Under a more hopeful situation where greenhouse gas emissions peak within a few years and rapidly recede towards the century's end — a scenario climatologists call RCP 2.6 — a third of Alpine glacier mass would survive.

RCP  (Representative Concentration Pathway) 8.5 is the most pessimistic of four models used to estimate future global emissions by UN officials and others; RCP 2.6 is the most optimistic. 

There are more than 4,000 glaciers throughout the Alps, which provide seasonal water to millions and form some of Europe's most stunning landscapes.

Glaciers grow in winter and shrink in summer, but as the Earth has become warmer, the glaciers are growing less and shrinking more. Zemp said warmer summer temperatures were the main reason glaciers were shrinking faster.

Better protection for the Alps

The study comes within a week of a summit in Bavaria focusing on how to better protect the Alps from climate change.

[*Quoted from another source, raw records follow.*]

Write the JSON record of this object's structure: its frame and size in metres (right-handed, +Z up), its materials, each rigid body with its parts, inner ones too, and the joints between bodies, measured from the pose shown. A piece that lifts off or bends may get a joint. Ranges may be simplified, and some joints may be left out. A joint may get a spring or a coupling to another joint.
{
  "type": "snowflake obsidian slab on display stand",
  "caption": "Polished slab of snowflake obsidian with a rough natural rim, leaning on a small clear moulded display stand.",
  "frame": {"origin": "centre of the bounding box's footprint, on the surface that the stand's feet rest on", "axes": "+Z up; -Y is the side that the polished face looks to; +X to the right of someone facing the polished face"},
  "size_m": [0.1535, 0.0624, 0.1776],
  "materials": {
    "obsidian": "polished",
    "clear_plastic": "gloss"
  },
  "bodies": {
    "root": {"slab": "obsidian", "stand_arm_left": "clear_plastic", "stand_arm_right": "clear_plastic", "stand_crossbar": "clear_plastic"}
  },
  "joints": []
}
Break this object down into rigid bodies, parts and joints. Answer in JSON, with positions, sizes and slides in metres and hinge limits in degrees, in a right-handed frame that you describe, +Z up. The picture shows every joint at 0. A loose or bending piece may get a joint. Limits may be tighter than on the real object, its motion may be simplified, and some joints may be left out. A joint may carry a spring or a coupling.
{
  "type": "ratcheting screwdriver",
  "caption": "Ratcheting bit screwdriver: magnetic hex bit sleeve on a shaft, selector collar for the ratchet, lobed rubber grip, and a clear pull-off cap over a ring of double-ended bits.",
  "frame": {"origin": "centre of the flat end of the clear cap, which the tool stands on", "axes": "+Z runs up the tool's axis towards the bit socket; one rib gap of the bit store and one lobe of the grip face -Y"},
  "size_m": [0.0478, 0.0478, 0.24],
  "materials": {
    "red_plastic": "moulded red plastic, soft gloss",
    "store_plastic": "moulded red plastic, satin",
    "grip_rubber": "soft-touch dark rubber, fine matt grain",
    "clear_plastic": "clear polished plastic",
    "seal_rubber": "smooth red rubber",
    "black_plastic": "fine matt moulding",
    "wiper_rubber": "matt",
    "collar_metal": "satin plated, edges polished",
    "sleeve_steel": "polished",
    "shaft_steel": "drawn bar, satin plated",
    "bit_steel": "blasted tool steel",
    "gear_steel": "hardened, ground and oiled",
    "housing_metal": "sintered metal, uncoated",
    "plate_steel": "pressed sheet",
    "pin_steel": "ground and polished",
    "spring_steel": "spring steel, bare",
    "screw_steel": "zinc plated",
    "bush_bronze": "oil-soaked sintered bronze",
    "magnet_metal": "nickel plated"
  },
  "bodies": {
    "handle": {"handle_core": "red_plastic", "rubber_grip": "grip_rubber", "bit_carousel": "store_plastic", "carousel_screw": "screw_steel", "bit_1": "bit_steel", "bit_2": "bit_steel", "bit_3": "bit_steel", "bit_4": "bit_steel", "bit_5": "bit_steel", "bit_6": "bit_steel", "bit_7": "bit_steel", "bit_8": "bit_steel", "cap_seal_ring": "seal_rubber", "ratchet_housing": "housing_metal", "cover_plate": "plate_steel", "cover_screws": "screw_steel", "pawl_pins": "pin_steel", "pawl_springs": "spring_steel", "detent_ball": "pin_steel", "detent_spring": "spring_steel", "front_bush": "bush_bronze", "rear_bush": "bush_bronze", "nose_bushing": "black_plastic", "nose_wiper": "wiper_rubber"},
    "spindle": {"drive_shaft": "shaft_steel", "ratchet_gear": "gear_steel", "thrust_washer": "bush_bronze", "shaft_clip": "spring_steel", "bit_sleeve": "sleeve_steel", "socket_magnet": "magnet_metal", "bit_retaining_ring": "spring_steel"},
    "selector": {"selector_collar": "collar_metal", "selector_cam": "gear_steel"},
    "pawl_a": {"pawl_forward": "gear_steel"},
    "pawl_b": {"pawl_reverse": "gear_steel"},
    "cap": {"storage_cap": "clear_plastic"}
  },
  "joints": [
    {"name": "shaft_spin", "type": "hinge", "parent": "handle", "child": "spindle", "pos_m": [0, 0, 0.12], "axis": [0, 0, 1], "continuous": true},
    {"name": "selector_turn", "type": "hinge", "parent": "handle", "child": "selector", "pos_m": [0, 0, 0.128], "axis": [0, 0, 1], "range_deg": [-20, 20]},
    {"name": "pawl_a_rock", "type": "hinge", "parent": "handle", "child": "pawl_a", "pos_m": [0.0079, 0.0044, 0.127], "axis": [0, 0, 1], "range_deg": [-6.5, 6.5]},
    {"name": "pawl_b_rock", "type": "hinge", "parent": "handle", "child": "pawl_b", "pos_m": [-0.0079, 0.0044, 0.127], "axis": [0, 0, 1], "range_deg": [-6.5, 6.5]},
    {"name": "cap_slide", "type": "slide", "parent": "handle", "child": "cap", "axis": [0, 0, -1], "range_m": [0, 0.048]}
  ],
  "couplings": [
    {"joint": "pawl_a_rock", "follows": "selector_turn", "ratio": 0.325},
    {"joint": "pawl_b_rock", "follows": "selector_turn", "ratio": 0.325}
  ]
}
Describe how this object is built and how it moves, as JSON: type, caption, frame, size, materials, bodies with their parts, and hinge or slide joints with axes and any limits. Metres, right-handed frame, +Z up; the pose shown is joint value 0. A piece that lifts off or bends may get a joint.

Bavarian Premier Markus Söder and representatives from Italy's South Tyrol, Switzerland's St Gallen and Grisons cantons, Austria's Salzburg and Upper Austria agreed that to better protect the Alps from climate change, the regions bordering the mountain range should cut greenhouse gas emissions, use more renewable energy and move traffic to rail.

"The Alpine region is a highly sensitive ecosystem and at the same time home, economic and recreational space for millions of people," Söder said.

On Wednesday and Thursday an Alpine Conference was also held in the Austrian city of Innsbruck, at which the parties to the Alpine Convention adopted the "Climate-neutral Alps 2050" range of targets.

"The Alpine region is particularly affected by climate change. The Alpine countries therefore want to make a substantial contribution to climate protection," German Environment Minister Svenja Schulze said.

The parties to the Alpine Convention — Germany, Austria, France, Italy, Liechtenstein, Monaco, Switzerland, Slovenia and the European Union — said the alpine climate-neutral goal was to be achieved with measures in the areas of transport, tourism, energy production and agriculture.